STATED PROBLEM: Pull out of the data below the stretch of lines bounded by the one containing "ceiling_reflector();" and the one containing "obj.parent = empty", both bounds included, unchanged.
- - -
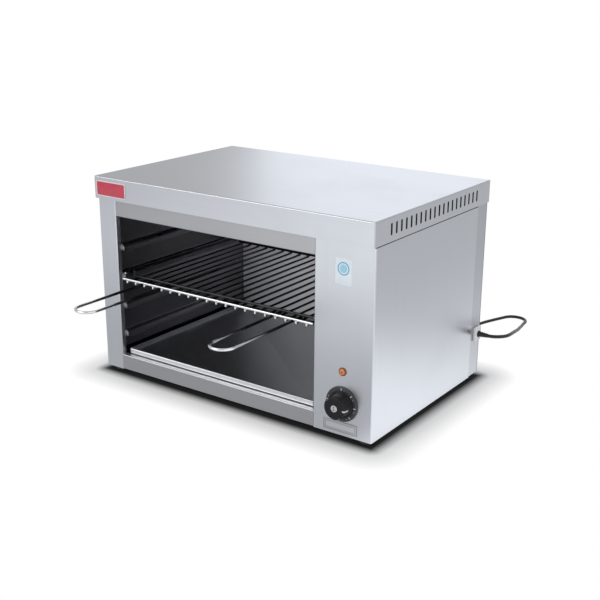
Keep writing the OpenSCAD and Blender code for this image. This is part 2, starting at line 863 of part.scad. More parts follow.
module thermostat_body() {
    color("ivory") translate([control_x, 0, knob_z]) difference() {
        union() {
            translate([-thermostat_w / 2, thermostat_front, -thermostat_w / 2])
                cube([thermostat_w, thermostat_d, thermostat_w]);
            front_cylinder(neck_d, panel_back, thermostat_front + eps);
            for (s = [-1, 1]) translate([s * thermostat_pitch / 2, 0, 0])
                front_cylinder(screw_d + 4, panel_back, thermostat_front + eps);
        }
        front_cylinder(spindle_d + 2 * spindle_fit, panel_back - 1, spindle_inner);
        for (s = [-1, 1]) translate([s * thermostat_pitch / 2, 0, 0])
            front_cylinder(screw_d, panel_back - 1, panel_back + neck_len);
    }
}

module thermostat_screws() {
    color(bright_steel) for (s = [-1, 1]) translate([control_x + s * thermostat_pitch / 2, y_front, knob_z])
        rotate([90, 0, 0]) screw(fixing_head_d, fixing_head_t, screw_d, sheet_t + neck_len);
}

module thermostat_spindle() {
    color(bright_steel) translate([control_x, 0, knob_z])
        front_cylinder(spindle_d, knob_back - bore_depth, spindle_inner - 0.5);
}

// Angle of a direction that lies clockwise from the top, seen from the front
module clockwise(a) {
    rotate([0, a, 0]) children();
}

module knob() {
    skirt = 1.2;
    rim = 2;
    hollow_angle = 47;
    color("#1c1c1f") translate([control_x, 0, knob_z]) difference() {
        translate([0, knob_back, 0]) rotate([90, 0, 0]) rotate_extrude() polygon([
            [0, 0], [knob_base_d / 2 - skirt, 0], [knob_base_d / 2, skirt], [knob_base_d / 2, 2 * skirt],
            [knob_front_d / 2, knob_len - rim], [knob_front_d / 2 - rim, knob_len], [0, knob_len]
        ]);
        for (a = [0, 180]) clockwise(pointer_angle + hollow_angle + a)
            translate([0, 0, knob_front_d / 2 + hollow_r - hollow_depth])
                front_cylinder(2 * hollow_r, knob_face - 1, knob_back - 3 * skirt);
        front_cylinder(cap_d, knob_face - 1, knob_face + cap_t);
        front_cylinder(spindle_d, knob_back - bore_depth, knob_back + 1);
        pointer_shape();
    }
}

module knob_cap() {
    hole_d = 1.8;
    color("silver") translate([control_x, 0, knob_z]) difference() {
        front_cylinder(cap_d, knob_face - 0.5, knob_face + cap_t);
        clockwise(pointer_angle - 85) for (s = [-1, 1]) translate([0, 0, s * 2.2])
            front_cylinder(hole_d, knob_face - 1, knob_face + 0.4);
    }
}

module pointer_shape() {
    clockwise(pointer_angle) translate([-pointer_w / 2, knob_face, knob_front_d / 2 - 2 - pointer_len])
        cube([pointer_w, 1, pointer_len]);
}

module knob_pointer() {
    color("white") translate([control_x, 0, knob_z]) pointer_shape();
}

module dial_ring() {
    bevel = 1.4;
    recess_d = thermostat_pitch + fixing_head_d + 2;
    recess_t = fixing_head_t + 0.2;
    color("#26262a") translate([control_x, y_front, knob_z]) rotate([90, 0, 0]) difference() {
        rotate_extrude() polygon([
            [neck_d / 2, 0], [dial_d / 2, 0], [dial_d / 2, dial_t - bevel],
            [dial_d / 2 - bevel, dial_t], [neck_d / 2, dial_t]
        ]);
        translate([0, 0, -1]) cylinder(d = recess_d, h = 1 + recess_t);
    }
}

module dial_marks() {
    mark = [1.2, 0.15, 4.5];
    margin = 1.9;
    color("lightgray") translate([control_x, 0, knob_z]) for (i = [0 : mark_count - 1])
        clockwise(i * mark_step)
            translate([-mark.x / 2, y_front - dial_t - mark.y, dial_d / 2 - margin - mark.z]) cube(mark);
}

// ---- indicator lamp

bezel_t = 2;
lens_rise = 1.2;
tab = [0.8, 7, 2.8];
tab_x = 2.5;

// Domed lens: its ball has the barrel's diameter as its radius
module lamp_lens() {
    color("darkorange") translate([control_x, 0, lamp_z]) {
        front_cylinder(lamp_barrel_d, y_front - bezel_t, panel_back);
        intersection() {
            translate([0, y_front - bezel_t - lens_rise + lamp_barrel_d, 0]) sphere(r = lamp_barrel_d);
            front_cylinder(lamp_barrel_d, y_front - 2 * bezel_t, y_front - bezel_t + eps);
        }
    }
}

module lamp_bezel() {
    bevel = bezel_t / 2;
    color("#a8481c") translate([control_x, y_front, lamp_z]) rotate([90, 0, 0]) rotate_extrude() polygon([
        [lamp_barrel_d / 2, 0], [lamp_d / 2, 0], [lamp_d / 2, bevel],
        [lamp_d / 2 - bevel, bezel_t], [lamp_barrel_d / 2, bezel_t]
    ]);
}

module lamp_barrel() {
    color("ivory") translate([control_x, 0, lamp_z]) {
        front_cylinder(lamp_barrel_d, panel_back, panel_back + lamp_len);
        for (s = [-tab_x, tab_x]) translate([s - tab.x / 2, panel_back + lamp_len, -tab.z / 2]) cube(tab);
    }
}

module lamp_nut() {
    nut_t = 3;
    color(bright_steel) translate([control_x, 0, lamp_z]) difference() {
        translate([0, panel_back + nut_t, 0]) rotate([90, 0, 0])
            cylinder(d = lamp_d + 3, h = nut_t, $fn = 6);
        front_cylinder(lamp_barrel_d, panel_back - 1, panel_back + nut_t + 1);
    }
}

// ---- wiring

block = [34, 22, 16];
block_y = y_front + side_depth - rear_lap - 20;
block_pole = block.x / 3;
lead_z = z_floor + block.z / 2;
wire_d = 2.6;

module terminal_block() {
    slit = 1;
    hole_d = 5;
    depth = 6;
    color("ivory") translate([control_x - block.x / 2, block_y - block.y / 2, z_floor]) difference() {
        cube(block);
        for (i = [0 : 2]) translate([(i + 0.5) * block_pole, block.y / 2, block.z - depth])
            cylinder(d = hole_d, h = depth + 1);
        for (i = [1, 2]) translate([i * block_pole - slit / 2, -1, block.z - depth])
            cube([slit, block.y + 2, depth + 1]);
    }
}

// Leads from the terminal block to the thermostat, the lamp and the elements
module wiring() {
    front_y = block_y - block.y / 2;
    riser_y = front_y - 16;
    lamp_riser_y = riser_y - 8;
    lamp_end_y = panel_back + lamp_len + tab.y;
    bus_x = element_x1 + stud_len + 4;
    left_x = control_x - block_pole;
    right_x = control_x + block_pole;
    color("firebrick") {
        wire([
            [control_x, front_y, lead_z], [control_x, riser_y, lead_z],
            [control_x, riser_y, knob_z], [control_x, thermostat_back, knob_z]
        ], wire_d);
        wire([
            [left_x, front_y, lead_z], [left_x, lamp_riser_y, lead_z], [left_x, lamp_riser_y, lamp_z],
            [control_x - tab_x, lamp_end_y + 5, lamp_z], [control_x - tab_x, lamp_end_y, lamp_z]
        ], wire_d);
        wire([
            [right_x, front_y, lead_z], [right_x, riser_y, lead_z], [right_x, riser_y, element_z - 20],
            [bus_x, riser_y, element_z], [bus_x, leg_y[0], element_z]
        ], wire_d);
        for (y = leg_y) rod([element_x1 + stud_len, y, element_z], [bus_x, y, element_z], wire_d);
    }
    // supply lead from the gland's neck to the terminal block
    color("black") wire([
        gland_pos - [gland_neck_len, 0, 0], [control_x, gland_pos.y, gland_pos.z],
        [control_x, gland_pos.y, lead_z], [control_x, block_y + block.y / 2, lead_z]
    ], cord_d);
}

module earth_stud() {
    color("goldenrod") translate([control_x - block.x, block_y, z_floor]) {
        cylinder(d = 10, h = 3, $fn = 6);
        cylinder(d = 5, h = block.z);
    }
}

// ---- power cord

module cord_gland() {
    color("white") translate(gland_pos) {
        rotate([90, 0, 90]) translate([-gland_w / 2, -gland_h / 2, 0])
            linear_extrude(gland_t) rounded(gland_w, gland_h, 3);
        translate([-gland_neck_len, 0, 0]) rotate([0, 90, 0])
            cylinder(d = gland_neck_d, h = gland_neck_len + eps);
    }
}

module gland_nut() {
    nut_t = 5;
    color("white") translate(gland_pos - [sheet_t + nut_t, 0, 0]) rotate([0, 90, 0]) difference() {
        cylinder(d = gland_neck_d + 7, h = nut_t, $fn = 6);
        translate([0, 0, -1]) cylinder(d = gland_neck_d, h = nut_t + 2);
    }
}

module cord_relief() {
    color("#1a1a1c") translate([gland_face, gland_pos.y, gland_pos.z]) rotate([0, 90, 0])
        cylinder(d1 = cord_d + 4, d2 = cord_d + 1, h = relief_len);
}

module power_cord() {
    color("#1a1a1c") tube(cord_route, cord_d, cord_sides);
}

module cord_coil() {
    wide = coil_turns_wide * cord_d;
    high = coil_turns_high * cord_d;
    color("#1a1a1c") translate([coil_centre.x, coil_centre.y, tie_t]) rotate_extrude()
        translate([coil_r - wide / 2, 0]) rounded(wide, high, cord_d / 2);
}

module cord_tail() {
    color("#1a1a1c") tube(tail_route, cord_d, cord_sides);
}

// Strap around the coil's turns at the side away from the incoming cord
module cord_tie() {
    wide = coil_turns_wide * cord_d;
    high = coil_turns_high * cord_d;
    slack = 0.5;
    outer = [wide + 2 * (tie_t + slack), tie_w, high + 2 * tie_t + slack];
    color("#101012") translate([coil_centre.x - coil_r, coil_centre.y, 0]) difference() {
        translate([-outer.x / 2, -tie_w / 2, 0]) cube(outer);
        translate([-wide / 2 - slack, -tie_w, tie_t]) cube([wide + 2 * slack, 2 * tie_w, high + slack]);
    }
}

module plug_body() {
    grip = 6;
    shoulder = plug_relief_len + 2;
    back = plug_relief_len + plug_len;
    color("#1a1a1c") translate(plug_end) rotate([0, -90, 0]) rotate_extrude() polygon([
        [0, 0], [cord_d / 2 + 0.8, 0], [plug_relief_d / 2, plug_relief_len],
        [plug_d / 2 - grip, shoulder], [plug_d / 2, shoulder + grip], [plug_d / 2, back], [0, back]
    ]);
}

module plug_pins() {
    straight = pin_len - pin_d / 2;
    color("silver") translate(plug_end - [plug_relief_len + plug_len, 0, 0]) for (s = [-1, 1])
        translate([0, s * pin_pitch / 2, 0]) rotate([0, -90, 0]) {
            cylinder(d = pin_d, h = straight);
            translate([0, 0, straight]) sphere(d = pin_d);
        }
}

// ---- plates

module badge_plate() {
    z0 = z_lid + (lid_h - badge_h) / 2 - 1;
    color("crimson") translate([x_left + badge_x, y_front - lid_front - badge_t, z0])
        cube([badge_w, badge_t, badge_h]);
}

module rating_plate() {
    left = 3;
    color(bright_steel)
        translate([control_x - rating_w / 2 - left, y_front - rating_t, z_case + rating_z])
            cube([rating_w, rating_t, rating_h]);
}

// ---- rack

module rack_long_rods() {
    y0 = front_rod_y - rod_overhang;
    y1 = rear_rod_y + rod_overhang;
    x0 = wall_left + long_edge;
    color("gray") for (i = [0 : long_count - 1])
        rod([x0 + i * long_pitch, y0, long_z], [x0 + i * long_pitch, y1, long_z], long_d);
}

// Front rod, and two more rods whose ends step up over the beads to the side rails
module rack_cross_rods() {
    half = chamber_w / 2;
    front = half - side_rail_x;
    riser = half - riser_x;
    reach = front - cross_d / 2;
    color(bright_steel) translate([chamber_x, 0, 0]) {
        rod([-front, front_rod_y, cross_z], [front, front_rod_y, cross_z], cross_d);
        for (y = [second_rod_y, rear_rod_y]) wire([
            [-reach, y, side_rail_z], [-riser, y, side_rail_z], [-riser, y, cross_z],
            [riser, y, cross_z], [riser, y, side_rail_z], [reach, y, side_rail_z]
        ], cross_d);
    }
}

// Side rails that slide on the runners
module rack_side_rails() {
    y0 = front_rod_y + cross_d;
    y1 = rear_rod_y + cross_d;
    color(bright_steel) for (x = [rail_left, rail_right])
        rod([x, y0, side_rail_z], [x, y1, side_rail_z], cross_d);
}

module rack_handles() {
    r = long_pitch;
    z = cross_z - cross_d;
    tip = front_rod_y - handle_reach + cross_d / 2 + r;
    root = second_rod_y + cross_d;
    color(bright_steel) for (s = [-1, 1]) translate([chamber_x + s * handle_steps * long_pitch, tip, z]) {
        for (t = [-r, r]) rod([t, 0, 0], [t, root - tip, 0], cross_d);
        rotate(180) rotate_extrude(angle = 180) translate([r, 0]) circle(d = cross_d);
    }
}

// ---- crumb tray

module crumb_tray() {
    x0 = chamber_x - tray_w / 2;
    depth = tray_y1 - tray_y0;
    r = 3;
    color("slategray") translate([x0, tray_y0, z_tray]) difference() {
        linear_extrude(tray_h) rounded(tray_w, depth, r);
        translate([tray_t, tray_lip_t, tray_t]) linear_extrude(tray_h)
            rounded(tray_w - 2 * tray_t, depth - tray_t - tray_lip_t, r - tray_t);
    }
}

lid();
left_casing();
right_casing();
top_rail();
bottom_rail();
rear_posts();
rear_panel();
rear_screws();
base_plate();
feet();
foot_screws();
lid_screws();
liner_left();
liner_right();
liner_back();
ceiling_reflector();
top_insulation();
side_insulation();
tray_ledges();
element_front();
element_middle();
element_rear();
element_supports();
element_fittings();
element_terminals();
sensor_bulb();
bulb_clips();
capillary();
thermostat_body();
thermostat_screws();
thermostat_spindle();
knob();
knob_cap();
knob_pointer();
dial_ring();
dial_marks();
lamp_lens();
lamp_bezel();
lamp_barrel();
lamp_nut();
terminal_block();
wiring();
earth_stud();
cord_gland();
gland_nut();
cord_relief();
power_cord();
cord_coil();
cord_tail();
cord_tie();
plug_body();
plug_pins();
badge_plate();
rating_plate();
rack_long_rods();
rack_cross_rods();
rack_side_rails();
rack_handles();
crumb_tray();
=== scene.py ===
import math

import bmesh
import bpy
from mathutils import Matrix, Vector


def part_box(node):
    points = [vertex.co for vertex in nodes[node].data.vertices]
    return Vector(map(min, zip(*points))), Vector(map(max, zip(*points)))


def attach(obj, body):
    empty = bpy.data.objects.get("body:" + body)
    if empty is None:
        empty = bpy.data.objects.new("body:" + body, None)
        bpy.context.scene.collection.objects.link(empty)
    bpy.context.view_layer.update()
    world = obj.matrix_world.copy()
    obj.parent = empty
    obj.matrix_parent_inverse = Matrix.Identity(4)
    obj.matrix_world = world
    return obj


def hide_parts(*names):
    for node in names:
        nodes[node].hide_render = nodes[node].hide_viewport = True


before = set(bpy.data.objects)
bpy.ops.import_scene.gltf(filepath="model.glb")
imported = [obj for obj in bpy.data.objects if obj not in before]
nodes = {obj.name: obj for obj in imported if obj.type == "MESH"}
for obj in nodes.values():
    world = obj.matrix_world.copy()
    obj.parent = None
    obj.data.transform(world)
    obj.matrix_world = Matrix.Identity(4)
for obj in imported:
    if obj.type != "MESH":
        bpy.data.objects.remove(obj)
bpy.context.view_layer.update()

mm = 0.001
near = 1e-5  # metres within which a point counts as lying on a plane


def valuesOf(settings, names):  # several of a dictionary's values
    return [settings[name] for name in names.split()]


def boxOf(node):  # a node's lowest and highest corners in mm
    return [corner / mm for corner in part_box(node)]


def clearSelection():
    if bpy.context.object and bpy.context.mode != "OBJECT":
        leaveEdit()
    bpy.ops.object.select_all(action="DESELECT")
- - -
OUTPUT FOR THIS EXERCISE:
ceiling_reflector();
top_insulation();
side_insulation();
tray_ledges();
element_front();
element_middle();
element_rear();
element_supports();
element_fittings();
element_terminals();
sensor_bulb();
bulb_clips();
capillary();
thermostat_body();
thermostat_screws();
thermostat_spindle();
knob();
knob_cap();
knob_pointer();
dial_ring();
dial_marks();
lamp_lens();
lamp_bezel();
lamp_barrel();
lamp_nut();
terminal_block();
wiring();
earth_stud();
cord_gland();
gland_nut();
cord_relief();
power_cord();
cord_coil();
cord_tail();
cord_tie();
plug_body();
plug_pins();
badge_plate();
rating_plate();
rack_long_rods();
rack_cross_rods();
rack_side_rails();
rack_handles();
crumb_tray();
=== scene.py ===
import math

import bmesh
import bpy
from mathutils import Matrix, Vector


def part_box(node):
    points = [vertex.co for vertex in nodes[node].data.vertices]
    return Vector(map(min, zip(*points))), Vector(map(max, zip(*points)))


def attach(obj, body):
    empty = bpy.data.objects.get("body:" + body)
    if empty is None:
        empty = bpy.data.objects.new("body:" + body, None)
        bpy.context.scene.collection.objects.link(empty)
    bpy.context.view_layer.update()
    world = obj.matrix_world.copy()
    obj.parent = empty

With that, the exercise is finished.